Automating History Homework with Web Scraping

2021-05-31

In eleventh grade, my U.S. history class had one particularly annoying form of homework: outlines. These dreaded assignments involved summarizing a list of given headers from the course textbook. For months, my classmates and I labored away at these outlines, turning through pages only to reprint their shortened content onto our own. It seemed so easy that a robot could do it!

Wait, could it?

I should make a minor correction to the previous paragraph: I wasn't turning physical pages. Instead, I was clicking through an online textbook. Could I automate this? You can probably guess what the answer was.

I don't have much experience with web development (as evidenced by this site!), and this was also my first Python project, so practically every technology I used was new to me. I managed to sift through the convoluted mess of a DOM structure that made up the online textbook and discover which elements matched up to the content I needed. Once I determined how to reliably parse through page headers, I had to work out how to reach other pages. I achieved this by simulating typing and clicking onto a navigation field and button.

After solving a few Selenium issues, I had the actual scraping part of the program finished. I had accomplished what I set out to do, but I wondered if I could take it even further. I noticed that the homework document describing the headers to outline was consistently structured. A few tutorials later, I had a Word library parsing these documents, extracting the headers and page numbers, and feeding them directly into the scraper. Now that I had gotten comfortable with interacting with documents, it was a simple matter of changing the output format from the console to a nicely formatted document. By the end of it, all the program required was the path to the assignment document as an argument. A minute or so later, it would spit out a completed assignment (minus the summarization, which I added in later). Still, I wondered if I could make the process even simpler. After plugging in a GUI script wrapper, this was the end result. I'm not showing any pictures of the scraper-controlled browser or the resulting document just to stay on the safe side of copyright, but you get the idea.

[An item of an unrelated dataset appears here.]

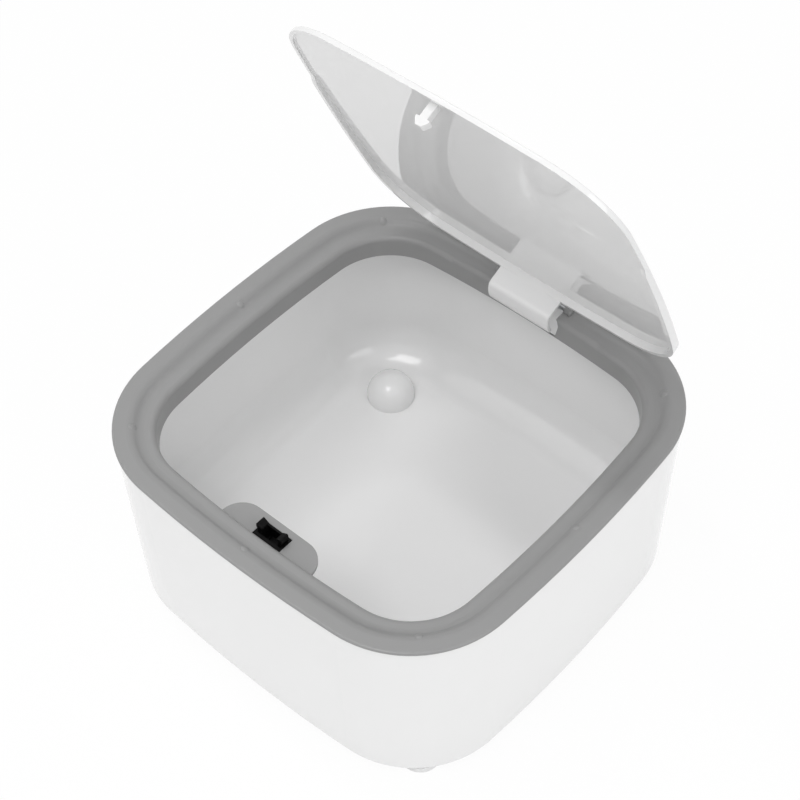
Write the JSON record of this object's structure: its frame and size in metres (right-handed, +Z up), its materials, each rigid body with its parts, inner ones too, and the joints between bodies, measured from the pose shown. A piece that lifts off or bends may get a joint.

With the program complete, I packaged it up into an executable. Due to issues with wheel files and system XML libraries, I wasn't able to build a Windows binary, although running the script in a normal Python environment worked fine. I had a few people ask me about getting it working, to which I offered the two solutions of running the script directly or finding a way to run the original binary. I have no idea if anyone else actually managed to use it, which was probably for the best. Still, this was nowhere near the riskier programs I built in high school, which I'll write about in the next post.